## Begin
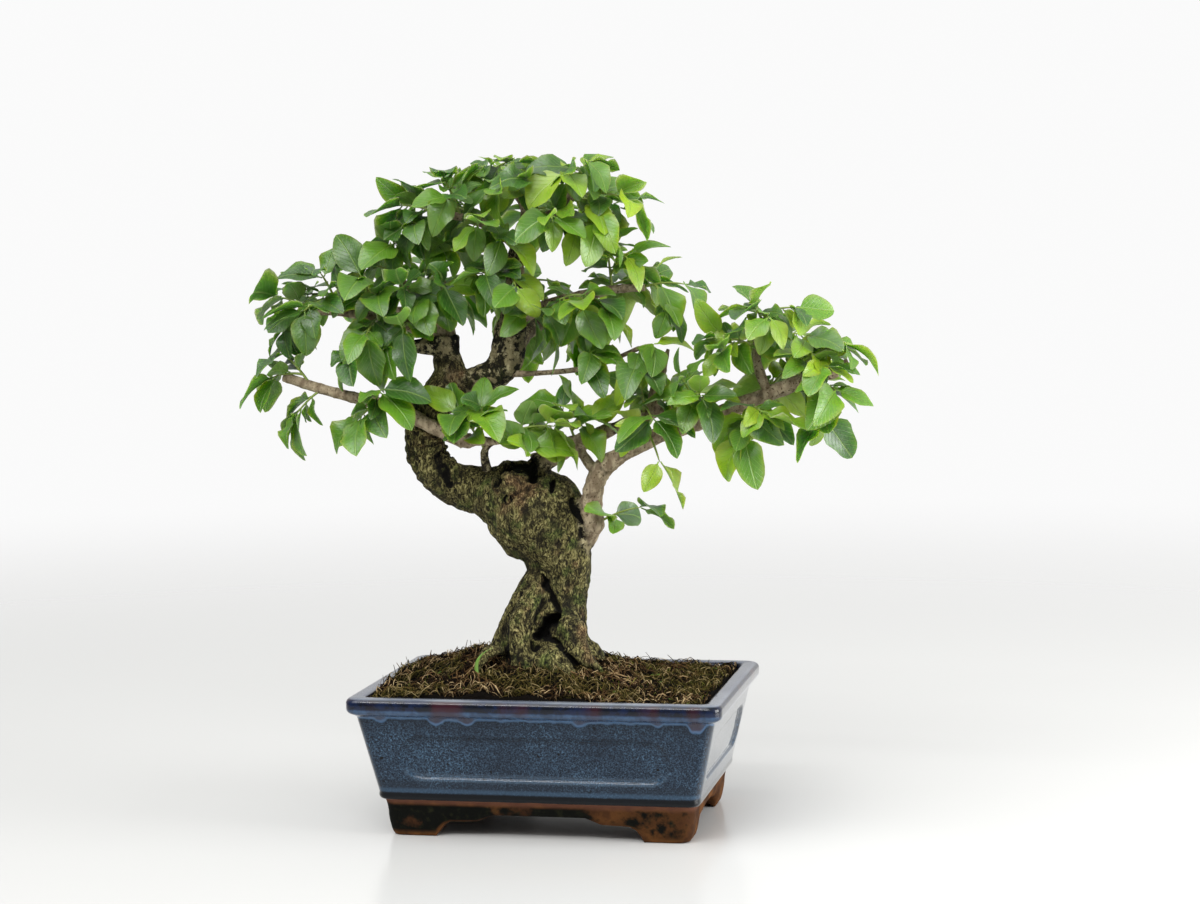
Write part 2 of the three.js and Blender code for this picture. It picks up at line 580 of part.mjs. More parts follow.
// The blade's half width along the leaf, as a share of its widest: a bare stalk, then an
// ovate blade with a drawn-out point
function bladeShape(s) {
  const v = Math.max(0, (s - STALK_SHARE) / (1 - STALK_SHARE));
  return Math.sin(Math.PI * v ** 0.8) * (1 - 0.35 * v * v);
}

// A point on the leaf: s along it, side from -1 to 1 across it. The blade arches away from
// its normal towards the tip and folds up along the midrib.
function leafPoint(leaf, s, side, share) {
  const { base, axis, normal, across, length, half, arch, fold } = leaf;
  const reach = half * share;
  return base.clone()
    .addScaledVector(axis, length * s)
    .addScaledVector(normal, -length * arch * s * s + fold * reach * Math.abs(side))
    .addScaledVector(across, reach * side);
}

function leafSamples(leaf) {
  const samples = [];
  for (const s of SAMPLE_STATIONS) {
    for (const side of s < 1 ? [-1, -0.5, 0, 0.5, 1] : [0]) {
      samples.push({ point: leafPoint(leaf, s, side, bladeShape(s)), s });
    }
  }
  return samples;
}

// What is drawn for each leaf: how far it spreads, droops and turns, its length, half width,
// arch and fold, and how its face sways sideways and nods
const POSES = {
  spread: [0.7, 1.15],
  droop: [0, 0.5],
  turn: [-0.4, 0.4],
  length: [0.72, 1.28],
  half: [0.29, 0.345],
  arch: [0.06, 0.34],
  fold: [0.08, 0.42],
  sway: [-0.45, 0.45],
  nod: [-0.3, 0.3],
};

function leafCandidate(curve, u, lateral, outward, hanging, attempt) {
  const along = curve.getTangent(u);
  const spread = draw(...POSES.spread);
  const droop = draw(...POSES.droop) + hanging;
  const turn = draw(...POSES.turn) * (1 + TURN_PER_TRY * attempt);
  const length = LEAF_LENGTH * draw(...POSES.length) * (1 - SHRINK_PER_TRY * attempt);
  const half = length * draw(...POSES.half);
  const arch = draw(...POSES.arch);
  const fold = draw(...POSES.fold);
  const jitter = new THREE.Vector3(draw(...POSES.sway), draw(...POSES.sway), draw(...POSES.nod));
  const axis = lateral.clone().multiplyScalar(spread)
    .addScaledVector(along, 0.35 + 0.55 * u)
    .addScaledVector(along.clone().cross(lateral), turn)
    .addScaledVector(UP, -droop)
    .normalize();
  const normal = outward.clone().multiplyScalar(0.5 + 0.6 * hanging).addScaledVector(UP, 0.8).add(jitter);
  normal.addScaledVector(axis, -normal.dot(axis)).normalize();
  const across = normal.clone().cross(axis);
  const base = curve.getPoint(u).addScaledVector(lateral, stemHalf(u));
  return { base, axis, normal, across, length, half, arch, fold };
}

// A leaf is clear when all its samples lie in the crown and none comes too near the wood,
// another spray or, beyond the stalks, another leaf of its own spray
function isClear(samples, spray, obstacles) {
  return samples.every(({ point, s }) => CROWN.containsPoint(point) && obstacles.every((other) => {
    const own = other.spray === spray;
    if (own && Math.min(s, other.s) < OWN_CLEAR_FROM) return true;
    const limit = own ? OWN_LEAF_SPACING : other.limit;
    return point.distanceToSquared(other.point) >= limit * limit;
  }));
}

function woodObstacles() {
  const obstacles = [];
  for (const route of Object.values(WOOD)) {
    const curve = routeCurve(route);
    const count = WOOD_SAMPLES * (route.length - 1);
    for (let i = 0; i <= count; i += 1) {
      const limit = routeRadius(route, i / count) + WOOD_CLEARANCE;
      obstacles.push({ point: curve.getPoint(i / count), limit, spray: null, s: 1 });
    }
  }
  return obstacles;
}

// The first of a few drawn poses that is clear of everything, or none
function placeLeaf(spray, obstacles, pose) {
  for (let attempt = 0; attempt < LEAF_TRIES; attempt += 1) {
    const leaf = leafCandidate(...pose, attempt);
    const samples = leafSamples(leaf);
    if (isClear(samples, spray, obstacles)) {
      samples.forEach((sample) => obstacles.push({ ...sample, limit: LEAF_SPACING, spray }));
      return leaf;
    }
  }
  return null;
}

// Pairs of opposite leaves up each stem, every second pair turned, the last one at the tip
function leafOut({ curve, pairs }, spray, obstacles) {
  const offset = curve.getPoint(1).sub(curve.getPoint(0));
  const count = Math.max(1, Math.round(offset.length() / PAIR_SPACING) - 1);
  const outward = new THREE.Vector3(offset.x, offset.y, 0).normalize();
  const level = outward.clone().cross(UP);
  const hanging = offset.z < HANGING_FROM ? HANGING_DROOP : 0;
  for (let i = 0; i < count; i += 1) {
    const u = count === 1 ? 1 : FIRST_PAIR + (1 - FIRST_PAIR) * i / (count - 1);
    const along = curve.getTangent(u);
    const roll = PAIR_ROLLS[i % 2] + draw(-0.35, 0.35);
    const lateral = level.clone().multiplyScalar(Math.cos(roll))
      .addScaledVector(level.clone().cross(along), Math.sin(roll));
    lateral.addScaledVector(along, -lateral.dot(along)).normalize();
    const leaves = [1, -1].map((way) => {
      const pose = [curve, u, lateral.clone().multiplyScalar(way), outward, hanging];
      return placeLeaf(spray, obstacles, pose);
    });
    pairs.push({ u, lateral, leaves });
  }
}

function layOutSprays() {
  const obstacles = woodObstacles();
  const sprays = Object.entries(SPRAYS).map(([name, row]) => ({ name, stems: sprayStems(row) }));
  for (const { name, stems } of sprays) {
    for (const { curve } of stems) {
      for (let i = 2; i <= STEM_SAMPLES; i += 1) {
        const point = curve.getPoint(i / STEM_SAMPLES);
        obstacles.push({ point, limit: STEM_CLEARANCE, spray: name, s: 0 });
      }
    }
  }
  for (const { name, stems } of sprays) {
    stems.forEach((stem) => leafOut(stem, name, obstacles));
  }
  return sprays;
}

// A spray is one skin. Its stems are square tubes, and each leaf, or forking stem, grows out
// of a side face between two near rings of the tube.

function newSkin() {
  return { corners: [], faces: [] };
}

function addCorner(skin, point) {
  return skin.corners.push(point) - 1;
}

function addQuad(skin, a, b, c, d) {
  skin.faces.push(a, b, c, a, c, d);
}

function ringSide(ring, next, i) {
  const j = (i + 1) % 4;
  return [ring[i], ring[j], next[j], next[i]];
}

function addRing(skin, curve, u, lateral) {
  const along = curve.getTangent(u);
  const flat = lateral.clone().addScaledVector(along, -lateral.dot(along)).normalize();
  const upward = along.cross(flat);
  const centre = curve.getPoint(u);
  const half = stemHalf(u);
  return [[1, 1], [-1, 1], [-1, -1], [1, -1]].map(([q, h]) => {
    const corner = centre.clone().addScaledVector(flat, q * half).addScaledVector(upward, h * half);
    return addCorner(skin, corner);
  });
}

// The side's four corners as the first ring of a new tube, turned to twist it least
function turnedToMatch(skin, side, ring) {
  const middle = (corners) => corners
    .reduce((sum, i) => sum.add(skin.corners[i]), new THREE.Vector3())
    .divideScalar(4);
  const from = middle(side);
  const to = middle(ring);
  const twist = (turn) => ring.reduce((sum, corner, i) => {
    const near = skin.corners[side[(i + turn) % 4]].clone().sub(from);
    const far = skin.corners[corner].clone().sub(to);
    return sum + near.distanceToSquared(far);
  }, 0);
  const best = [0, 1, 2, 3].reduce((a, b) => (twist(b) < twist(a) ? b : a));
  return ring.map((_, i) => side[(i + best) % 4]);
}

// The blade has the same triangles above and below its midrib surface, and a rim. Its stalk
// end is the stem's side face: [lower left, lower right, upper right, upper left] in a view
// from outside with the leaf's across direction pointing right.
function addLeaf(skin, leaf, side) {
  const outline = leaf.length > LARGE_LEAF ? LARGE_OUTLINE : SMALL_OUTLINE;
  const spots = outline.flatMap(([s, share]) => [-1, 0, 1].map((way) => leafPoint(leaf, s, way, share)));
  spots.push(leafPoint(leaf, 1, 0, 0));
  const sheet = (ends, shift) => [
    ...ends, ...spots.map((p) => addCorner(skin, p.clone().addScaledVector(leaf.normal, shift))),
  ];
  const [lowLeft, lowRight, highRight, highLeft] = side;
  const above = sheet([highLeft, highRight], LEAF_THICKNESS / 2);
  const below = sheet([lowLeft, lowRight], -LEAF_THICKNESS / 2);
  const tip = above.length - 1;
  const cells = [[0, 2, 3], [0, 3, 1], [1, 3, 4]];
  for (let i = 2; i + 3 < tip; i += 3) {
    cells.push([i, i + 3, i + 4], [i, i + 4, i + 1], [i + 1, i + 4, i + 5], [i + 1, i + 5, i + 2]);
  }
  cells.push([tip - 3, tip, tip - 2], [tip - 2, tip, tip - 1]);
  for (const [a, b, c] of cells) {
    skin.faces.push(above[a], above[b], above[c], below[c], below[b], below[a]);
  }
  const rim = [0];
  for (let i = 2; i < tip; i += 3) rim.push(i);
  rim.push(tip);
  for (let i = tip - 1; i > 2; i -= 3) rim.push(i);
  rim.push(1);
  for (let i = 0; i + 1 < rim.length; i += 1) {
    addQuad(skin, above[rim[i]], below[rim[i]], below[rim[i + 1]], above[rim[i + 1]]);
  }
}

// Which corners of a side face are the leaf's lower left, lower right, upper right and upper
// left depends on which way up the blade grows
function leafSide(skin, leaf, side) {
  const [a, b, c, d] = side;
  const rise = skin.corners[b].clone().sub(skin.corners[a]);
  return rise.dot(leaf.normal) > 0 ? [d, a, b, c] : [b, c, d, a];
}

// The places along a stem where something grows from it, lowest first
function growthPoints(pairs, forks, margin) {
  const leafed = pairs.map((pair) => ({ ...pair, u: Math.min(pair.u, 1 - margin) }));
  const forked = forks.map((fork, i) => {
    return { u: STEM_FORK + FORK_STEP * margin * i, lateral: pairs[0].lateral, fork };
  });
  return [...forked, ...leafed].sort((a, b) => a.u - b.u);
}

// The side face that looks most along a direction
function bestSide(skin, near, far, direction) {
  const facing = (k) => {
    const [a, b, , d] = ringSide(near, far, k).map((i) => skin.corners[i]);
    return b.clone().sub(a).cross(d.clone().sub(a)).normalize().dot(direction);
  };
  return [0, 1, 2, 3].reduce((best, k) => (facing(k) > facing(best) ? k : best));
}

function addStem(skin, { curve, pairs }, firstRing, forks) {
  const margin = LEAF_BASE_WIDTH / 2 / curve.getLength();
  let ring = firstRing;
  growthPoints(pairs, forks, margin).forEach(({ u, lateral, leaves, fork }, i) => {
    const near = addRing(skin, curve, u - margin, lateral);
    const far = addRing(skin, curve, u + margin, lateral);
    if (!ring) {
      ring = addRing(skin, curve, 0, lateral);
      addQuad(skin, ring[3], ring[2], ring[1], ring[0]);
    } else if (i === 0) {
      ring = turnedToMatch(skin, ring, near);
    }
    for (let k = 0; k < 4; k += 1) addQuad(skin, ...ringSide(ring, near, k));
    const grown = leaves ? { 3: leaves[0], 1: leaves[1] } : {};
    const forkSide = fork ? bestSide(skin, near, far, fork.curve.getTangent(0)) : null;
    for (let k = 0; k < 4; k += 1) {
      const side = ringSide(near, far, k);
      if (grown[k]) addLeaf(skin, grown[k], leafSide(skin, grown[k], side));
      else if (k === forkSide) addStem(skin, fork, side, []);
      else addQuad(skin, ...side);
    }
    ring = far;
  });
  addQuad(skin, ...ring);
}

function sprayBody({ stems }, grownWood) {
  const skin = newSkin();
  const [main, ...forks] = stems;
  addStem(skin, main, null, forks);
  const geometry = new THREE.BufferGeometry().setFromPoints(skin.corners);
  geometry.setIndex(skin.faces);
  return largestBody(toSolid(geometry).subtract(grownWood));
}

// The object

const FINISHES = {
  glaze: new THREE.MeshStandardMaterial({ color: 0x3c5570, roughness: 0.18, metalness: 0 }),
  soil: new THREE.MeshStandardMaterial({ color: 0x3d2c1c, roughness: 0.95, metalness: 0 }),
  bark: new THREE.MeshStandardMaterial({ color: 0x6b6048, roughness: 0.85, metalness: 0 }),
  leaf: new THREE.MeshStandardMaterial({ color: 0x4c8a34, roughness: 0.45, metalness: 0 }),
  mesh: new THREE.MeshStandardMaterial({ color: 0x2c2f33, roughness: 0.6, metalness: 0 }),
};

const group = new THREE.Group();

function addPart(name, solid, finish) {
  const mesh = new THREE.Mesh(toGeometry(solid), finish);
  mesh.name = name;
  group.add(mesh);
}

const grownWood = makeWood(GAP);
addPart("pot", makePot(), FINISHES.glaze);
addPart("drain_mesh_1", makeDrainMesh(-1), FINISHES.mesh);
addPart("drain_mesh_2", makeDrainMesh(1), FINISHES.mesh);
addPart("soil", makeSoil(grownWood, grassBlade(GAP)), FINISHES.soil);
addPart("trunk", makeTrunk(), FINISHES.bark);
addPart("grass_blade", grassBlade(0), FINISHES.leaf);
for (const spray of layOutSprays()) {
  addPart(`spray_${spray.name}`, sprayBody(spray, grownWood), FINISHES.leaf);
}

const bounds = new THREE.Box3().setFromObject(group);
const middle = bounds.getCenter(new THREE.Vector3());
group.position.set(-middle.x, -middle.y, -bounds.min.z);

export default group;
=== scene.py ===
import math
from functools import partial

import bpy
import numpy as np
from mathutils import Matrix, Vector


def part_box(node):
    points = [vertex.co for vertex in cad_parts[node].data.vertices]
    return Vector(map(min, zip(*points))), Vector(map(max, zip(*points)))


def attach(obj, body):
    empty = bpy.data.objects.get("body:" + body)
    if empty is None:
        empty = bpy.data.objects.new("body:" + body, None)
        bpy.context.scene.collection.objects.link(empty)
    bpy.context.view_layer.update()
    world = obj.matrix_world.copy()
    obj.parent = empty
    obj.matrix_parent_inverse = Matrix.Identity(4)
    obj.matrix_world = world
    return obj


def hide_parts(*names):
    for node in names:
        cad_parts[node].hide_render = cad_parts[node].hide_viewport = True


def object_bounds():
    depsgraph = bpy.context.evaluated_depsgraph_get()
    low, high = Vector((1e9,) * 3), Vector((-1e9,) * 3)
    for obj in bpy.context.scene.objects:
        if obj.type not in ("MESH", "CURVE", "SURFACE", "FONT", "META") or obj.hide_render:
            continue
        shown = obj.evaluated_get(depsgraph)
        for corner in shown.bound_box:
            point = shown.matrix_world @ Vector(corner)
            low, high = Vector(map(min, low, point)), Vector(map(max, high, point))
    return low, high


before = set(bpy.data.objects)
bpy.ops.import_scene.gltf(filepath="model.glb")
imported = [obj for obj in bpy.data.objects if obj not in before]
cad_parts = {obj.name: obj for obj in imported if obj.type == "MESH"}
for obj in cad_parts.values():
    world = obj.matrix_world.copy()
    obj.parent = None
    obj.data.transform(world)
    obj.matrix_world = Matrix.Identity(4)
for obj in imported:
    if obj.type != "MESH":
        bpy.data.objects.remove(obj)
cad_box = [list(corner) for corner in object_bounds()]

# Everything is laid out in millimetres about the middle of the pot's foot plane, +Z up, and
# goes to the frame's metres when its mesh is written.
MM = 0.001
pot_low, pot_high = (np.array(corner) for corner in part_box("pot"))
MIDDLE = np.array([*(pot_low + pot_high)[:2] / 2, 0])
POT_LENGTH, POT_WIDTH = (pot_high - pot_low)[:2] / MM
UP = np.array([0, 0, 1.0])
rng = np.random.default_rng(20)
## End
### BRIEF
From the line holding "Vector(map(max, high, point))" through the last line above, reproduce each line exactly and add nothing.

### THE RESULT
            low, high = Vector(map(min, low, point)), Vector(map(max, high, point))
    return low, high


before = set(bpy.data.objects)
bpy.ops.import_scene.gltf(filepath="model.glb")
imported = [obj for obj in bpy.data.objects if obj not in before]
cad_parts = {obj.name: obj for obj in imported if obj.type == "MESH"}
for obj in cad_parts.values():
    world = obj.matrix_world.copy()
    obj.parent = None
    obj.data.transform(world)
    obj.matrix_world = Matrix.Identity(4)
for obj in imported:
    if obj.type != "MESH":
        bpy.data.objects.remove(obj)
cad_box = [list(corner) for corner in object_bounds()]

# Everything is laid out in millimetres about the middle of the pot's foot plane, +Z up, and
# goes to the frame's metres when its mesh is written.
MM = 0.001
pot_low, pot_high = (np.array(corner) for corner in part_box("pot"))
MIDDLE = np.array([*(pot_low + pot_high)[:2] / 2, 0])
POT_LENGTH, POT_WIDTH = (pot_high - pot_low)[:2] / MM
UP = np.array([0, 0, 1.0])
rng = np.random.default_rng(20)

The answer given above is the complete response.